Here’s one of my personal favorite programs from the IT Conversations archives:

  • Tim O’Reilly: The Software Paradigm Shift (4.3). Not only is this one of my favorites, it’s also one of yours. In fact, this is the highest rated show of the more than 400 in the IT Conversations archives. It’s an interview I did with Tim O’Reilly nearly a year and a half ago — back in the days of more primitive audio hardware — and it’s encoded at only half the bitrate that I’m using now. Still, if you haven’t heard it, I think you’ll enjoy it.

    “We’re at the end of the personal-computing era. We’re at the beginning of something profoundly different.” Ask most people what software they use, and you’re not likely to hear Linux.
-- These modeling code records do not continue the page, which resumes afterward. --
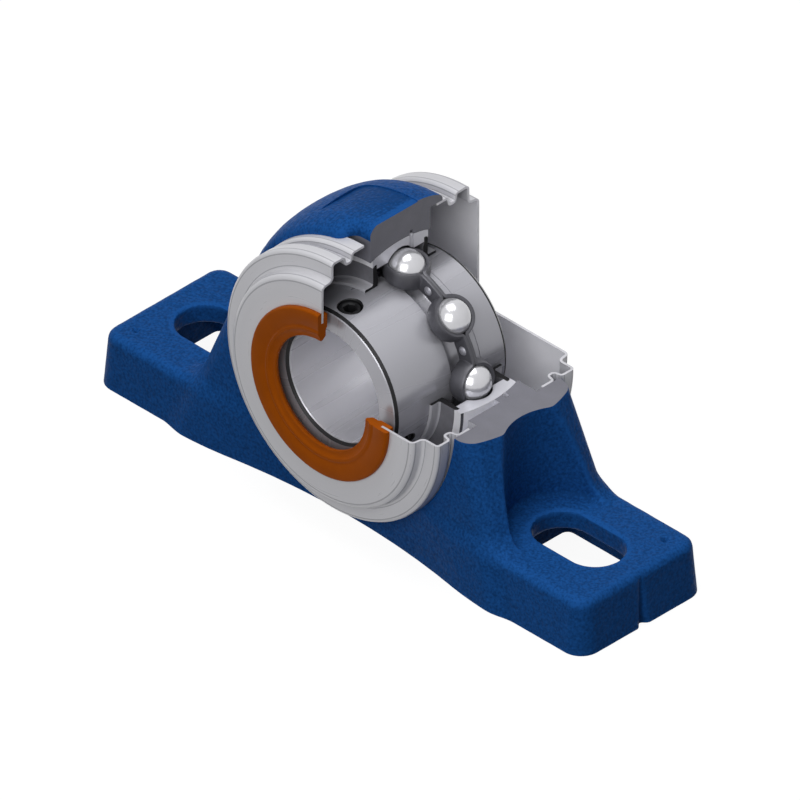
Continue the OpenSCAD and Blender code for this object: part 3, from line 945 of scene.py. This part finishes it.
    def build(self, looks: Finishes) -> Object:
        """Builds, machines and sections the housing.

        Args:
            looks: The unit's materials.

        Returns:
            The finished housing.
        """
        obj = self.mesh(looks.paint)
        base = SIZES.shaft_h
        cutters = [
            (prism("base_cutter", [(-self.far, -self.far), (self.far, -self.far),
                                   (self.far, self.far), (-self.far, self.far)],
                   -self.far, 0.0, "z"), looks.machined),
            (turned("seat_cutter", self.lathe_outline(), Extent.WHOLE, looks.machined), None),
            (prism("loading_cutter", self.loading_outline(), -self.step_y - 1,
                   self.load_end, "y"), looks.machined),
            (prism("section_cutter", [(0, base), (self.far, base), (self.far, self.far),
                                      (0, self.far)], -self.far, self.far, "y"), looks.cut_iron),
            (self.pad_cutter(), looks.paint),
            (self.dowel_cutter(-1), looks.paint),
            (self.dowel_cutter(1), looks.paint),
        ]
        for cutter, finish in cutters:
            if finish is not None:
                cutter.data.materials.append(finish)
            carve(obj, cutter)
        self.dress_recess(obj, looks)
        shade(obj, sharp=35.0)
        settle(obj, "base", "housing_paint", "housing")
        return obj

    def dress_recess(self, obj: Object, looks: Finishes) -> None:
        """Darkens the machined faces above the shaft that the lamps don't reach."""
        lit, shaded = (
            obj.data.materials.find(look.name) for look in (looks.machined, looks.cut_iron))
        recess = self.bore_r - self.seat_gap
        for face in obj.data.polygons:
            radius, _, rise = spot(face)
            if rise < 0:
                continue
            bared = radius < recess and face.material_index == 0
            turned_down = face.normal.z < self.upturn
            if bared or (face.material_index == lit and turned_down):
                face.material_index = shaded


@dataclass
class BallBearing:
    """The insert bearing: rings, balls, cage, its two seals and the set screws."""

    chamfer: float = 0.9
    chamfer_bands: int = 4
    end_shade_line: float = 0.4
    conformity: float = 0.52
    race_gap: float = 0.03
    shoulder_relief: float = 0.12
    shoulder_past: float = 1.0
    outer_shoulder: float = 2.4
    seal_in: float = 0.1
    seal_t: float = 1.3
    seal_seat: float = 1.3
    sleeve_t: float = 0.75
    sleeve_end: float = 12.0
    web_out: float = 0.26
    sleeve_bends: tuple[float, float] = (0.6, 0.3)
    seat_share: float = 0.6
    wipe_gap: float = 0.08
    press_gap: float = 0.04
    ball_count: int = 9
    ball_start: float = 5.0
    pocket_gap: float = 0.2
    cage_t: float = 0.9
    cage_gap: float = 0.35
    web_bend: float = 0.9
    rivet_r: float = 1.2
    rivet_h: float = 0.5
    rivet_form: Steps = ((0.5, 0.94), (0.85, 0.55), (1.0, 0.16), (1.0, 0.0), (0.58, 0.0))
    screw_d: float = 6.0
    screw_in: float = 4.9
    screw_angles: tuple[float, float] = (3.0, 115.0)
    socket_w: float = 3.0
    socket_d: float = 3.2
    tip_gap: float = 0.35
    head_gap: float = 0.45
    thread_pitch: float = 1.0
    thread_d: float = 0.32
    thread_rows: int = 8
    tip_lead: float = 1.0
    head_lead: float = 0.5
    cup_w: float = 1.2
    point_r: float = 0.02
    socket_lead: float = 0.3
    drill_d: float = 0.4
    countersink: float = 0.35
    ribbon_edge: float = 0.12
    lube_y: float = 3.8
    lube_r: float = 0.75
    edge_shade_line: float = 0.7

    land_r: float = field(init=False)
    race_r: float = field(init=False)
    seat_r: float = field(init=False)
    seal_y: float = field(init=False)

    def __post_init__(self) -> None:
        """Works out the sizes that follow from the others."""
        self.land_r = SIZES.pitch_r + SIZES.ball_r + self.race_gap - self.outer_shoulder
        self.race_r = self.conformity * 2 * SIZES.ball_r
        self.seat_r = self.land_r + self.seal_seat
        self.seal_y = SIZES.ring_w / 2 - self.seal_in - self.seal_t

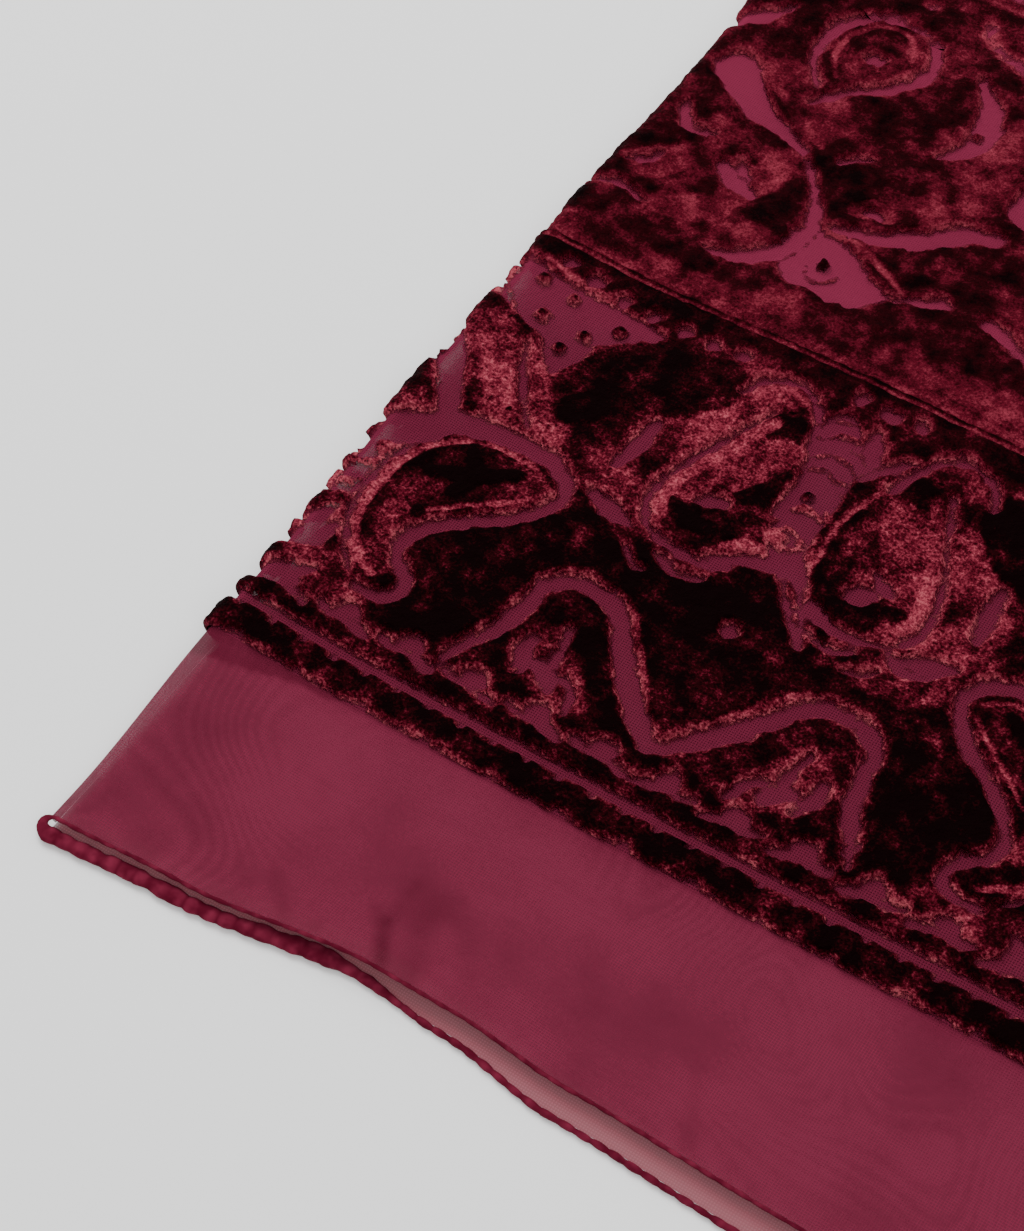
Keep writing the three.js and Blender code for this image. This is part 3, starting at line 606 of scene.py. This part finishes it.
# The upper layer's velvet between two places along the cut and two across it.
# Without a start it begins at the bottom of the turn.
def upper_velvet(name, low, high, step, start, stop):
    radius = turn_radius
    along = np.linspace(low, high, int(round((high - low) / step)) + 1)
    flat_from = radius if start is None else start
    flat = np.linspace(flat_from, stop, int(round((stop - flat_from) / step)) + 1)
    half_turn = math.pi * radius / 2
    turn = np.zeros(0)
    if start is None:
        turn = np.linspace(-half_turn, half_turn, int(2 * half_turn / step) + 2)[:-1]
    reach = np.concatenate([turn, flat - radius + half_turn])
    reach, along = np.meshgrid(reach, along)
    angle = np.clip(reach / radius + math.pi / 2, 0, math.pi)
    beyond = np.maximum(reach - half_turn, 0)
    across = np.where(beyond > 0, radius + beyond, radius * (1 - np.sin(angle)))
    in_turn = turn_bottom + radius * (1 - np.cos(angle))
    height = np.where(beyond > 0, upper_height(across, along), in_turn)
    inside, bright = pile_pattern(reach, along)
    stand = PILE_HEIGHT * ease(inside, PILE_EDGE_FROM, PILE_EDGE_TO)
    rough = 0.1 * smooth_noise(reach, along, 0.7, 5)
    rough = rough + 0.13 * smooth_noise(reach, along, 1.8, 6)
    stand = stand * (1 + rough - CRUSHED * bright)
    across = across - stand * np.sin(angle)
    height = height - stand * np.cos(angle)
    across = np.maximum(across, -LEFT_OF_TURN)
    places = lay_cloth(across, along, np.maximum(height, 0), False)
    return cloth_mesh(name, places, pile_inside=inside, pile_bright=bright)


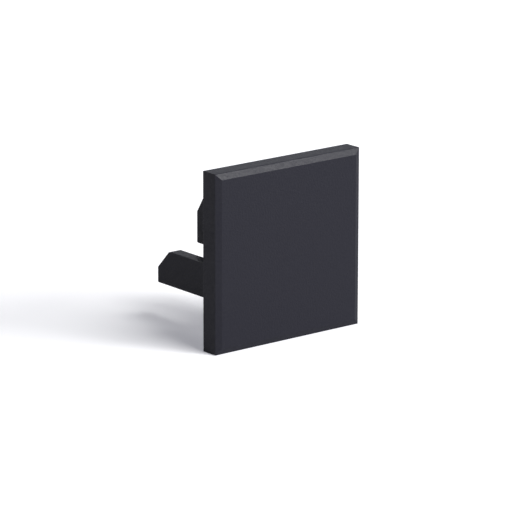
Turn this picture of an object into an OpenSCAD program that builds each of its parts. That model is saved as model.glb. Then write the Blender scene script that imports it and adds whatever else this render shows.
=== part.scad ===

Yet many of the most popular web sites are based on Linux and other open-source tools. Tim says the operating system no longer matters — no more than the browser or the CPU matters. Applications now live above the level of a single device or operating system. The “paradigm failure” is that people don’t understand the importance of sites like, eBay, and Google, because they are so locked into the PC application model. “We’re commoditizing software in the same way as hardware was commoditized in the ’80s,” he says, “and value is being driven up the stack to next-generation information services and applications.”

    I encourage you to get to know the man behind the animal-woodcut covers that fill our shelves. His mission: “Technology transfer — helping important technologies become more widespread” and to “create more value than we capture.”